### [Problem statement]
A precise retyping is required of every line from the one containing "# ---- nodes" down to the one containing "cad_parts[node].hide_render = cad_parts[node].hide_viewport", both included, and of no other line.

## Begin Material for this exercise

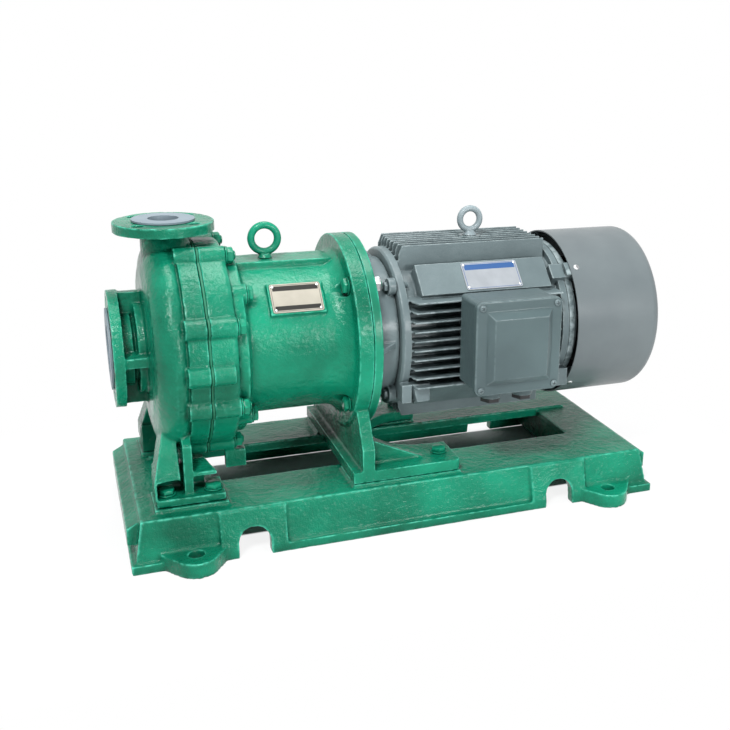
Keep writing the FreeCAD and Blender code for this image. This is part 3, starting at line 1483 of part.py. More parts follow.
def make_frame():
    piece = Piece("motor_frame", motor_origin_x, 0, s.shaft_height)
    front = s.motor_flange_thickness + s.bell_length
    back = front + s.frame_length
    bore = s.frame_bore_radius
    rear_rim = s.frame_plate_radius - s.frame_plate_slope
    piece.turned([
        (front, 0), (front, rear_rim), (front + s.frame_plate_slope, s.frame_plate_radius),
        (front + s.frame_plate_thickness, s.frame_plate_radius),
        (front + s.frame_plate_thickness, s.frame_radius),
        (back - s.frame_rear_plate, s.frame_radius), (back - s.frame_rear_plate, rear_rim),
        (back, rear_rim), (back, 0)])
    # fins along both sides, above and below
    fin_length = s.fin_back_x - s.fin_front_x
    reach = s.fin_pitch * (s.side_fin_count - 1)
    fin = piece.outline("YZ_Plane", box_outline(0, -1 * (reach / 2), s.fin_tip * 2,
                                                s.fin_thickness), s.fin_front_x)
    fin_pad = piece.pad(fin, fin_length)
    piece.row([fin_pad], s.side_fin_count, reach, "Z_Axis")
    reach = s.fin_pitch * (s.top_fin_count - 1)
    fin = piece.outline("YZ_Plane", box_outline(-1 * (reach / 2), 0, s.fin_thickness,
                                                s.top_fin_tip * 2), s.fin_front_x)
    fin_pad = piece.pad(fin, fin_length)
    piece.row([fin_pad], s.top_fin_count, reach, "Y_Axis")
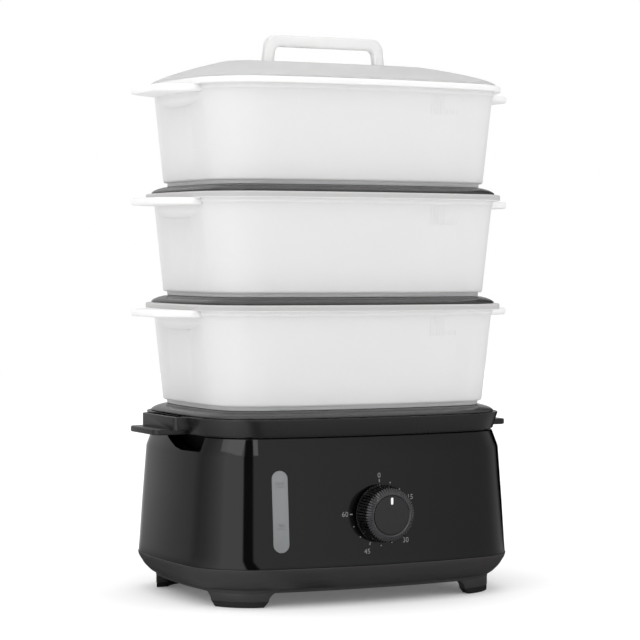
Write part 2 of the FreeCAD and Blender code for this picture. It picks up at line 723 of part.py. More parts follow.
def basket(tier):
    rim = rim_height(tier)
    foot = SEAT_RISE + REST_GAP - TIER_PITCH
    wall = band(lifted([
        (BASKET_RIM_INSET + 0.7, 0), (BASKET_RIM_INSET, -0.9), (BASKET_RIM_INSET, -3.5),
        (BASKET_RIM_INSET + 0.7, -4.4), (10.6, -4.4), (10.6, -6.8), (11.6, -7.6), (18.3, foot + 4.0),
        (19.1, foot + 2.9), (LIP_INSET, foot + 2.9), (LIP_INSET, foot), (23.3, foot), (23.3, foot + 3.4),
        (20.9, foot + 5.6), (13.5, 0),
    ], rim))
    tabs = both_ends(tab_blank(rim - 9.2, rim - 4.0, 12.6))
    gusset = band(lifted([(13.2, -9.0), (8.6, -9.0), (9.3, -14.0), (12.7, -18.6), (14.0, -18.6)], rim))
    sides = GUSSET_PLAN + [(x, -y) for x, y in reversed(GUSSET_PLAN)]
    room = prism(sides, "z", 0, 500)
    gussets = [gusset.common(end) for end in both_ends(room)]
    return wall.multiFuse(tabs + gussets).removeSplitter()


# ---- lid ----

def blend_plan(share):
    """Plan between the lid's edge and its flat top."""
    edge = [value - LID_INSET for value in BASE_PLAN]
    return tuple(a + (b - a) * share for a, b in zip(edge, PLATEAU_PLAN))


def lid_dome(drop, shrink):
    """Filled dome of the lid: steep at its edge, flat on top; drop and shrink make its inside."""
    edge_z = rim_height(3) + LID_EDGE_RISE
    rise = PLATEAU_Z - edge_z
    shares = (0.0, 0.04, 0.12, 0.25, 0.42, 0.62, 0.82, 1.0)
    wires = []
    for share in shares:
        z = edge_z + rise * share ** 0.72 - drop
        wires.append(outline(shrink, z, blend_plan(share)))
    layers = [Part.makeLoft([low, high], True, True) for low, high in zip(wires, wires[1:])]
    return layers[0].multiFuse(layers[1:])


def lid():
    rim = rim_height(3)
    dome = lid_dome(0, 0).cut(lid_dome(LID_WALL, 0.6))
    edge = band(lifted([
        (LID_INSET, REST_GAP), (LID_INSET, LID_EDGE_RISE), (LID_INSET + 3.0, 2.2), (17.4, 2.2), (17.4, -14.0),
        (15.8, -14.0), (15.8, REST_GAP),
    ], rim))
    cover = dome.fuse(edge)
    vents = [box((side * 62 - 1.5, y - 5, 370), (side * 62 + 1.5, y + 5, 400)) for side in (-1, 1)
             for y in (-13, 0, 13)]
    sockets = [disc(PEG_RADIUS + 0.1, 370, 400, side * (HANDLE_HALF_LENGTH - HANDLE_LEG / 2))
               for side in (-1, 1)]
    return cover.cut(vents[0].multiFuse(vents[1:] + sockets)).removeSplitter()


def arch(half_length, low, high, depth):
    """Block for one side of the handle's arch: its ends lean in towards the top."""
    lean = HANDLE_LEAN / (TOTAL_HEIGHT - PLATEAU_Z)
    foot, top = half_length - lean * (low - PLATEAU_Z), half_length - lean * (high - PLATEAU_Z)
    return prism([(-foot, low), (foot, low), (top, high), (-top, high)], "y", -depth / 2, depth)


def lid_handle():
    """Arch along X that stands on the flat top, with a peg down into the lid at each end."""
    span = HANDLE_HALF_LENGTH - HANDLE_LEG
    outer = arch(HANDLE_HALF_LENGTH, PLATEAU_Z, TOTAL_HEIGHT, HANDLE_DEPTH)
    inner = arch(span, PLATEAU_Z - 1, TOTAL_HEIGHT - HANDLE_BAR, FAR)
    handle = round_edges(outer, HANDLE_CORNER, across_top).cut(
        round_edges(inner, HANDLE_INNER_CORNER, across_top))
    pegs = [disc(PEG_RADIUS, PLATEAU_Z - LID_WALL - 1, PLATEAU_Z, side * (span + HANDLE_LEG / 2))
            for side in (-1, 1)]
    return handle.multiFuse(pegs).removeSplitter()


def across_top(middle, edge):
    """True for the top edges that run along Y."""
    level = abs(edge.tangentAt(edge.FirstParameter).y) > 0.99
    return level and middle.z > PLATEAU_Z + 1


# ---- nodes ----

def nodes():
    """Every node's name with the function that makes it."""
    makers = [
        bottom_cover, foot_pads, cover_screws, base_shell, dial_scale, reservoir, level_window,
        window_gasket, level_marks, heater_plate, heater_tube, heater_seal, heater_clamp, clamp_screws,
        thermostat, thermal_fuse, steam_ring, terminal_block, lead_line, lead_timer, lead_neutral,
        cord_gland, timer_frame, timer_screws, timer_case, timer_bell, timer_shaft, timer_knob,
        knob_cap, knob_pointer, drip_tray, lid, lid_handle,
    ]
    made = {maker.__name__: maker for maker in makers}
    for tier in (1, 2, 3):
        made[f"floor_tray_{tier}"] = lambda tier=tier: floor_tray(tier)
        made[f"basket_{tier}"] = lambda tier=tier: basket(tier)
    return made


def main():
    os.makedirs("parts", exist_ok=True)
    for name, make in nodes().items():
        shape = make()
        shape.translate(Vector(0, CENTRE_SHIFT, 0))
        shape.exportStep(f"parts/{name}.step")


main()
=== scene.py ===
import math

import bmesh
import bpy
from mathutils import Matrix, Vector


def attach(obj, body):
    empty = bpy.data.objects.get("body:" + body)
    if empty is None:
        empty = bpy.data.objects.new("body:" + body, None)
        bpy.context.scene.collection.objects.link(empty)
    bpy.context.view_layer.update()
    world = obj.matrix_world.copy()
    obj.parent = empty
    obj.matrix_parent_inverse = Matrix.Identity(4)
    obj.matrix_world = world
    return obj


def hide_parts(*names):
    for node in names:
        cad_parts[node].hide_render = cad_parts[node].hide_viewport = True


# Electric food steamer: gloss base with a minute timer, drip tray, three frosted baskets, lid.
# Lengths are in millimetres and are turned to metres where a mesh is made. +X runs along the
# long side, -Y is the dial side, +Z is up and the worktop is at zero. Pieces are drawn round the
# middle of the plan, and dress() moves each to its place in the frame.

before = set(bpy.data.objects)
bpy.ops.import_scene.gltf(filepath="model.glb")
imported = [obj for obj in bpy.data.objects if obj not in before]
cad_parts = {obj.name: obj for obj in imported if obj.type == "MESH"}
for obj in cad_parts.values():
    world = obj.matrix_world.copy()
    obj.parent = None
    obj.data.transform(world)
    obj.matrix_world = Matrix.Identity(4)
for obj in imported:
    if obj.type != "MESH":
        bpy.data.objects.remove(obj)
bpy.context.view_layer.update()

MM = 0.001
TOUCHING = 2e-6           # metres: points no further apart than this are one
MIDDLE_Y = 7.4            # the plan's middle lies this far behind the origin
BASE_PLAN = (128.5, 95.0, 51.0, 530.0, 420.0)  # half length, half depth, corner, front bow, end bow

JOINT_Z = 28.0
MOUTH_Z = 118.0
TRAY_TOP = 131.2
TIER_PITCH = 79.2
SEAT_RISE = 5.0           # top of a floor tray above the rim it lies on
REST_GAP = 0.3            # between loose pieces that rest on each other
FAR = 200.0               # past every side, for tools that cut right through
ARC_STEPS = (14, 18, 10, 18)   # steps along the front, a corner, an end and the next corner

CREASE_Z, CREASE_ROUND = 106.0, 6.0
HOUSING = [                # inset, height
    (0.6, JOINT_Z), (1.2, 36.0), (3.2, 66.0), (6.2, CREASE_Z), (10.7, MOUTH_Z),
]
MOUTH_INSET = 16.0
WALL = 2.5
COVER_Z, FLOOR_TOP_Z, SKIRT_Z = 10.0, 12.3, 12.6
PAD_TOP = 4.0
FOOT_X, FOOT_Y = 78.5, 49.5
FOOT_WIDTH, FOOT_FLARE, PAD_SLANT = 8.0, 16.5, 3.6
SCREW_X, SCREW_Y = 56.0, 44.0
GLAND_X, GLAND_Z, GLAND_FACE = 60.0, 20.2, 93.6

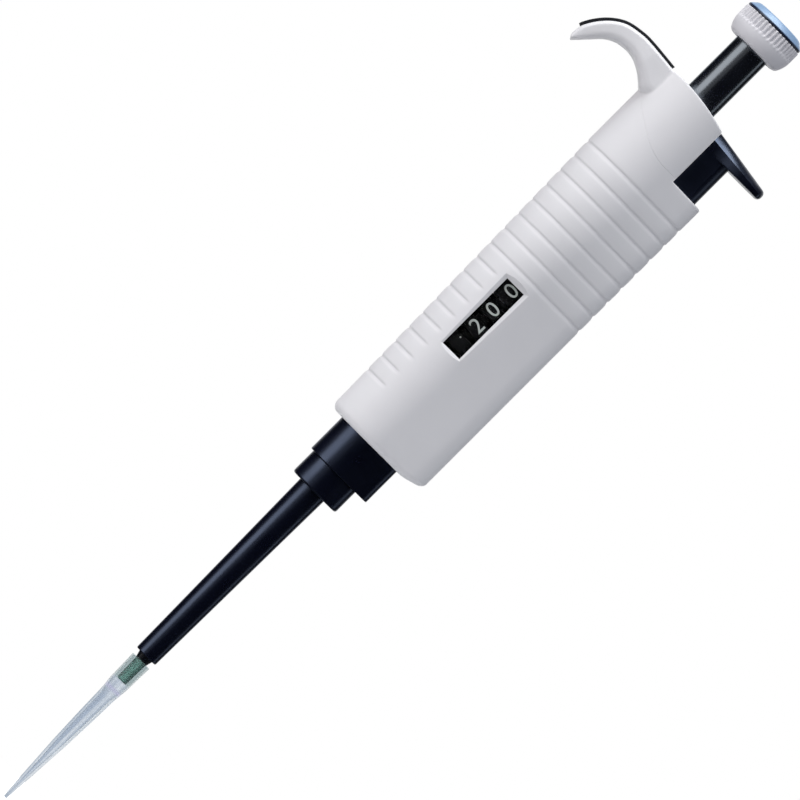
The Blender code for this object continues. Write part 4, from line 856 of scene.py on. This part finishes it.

## End Material for this exercise

### [Problem solution]
# ---- nodes ----

def nodes():
    """Every node's name with the function that makes it."""
    makers = [
        bottom_cover, foot_pads, cover_screws, base_shell, dial_scale, reservoir, level_window,
        window_gasket, level_marks, heater_plate, heater_tube, heater_seal, heater_clamp, clamp_screws,
        thermostat, thermal_fuse, steam_ring, terminal_block, lead_line, lead_timer, lead_neutral,
        cord_gland, timer_frame, timer_screws, timer_case, timer_bell, timer_shaft, timer_knob,
        knob_cap, knob_pointer, drip_tray, lid, lid_handle,
    ]
    made = {maker.__name__: maker for maker in makers}
    for tier in (1, 2, 3):
        made[f"floor_tray_{tier}"] = lambda tier=tier: floor_tray(tier)
        made[f"basket_{tier}"] = lambda tier=tier: basket(tier)
    return made


def main():
    os.makedirs("parts", exist_ok=True)
    for name, make in nodes().items():
        shape = make()
        shape.translate(Vector(0, CENTRE_SHIFT, 0))
        shape.exportStep(f"parts/{name}.step")


main()
=== scene.py ===
import math

import bmesh
import bpy
from mathutils import Matrix, Vector


def attach(obj, body):
    empty = bpy.data.objects.get("body:" + body)
    if empty is None:
        empty = bpy.data.objects.new("body:" + body, None)
        bpy.context.scene.collection.objects.link(empty)
    bpy.context.view_layer.update()
    world = obj.matrix_world.copy()
    obj.parent = empty
    obj.matrix_parent_inverse = Matrix.Identity(4)
    obj.matrix_world = world
    return obj


def hide_parts(*names):
    for node in names:
        cad_parts[node].hide_render = cad_parts[node].hide_viewport = True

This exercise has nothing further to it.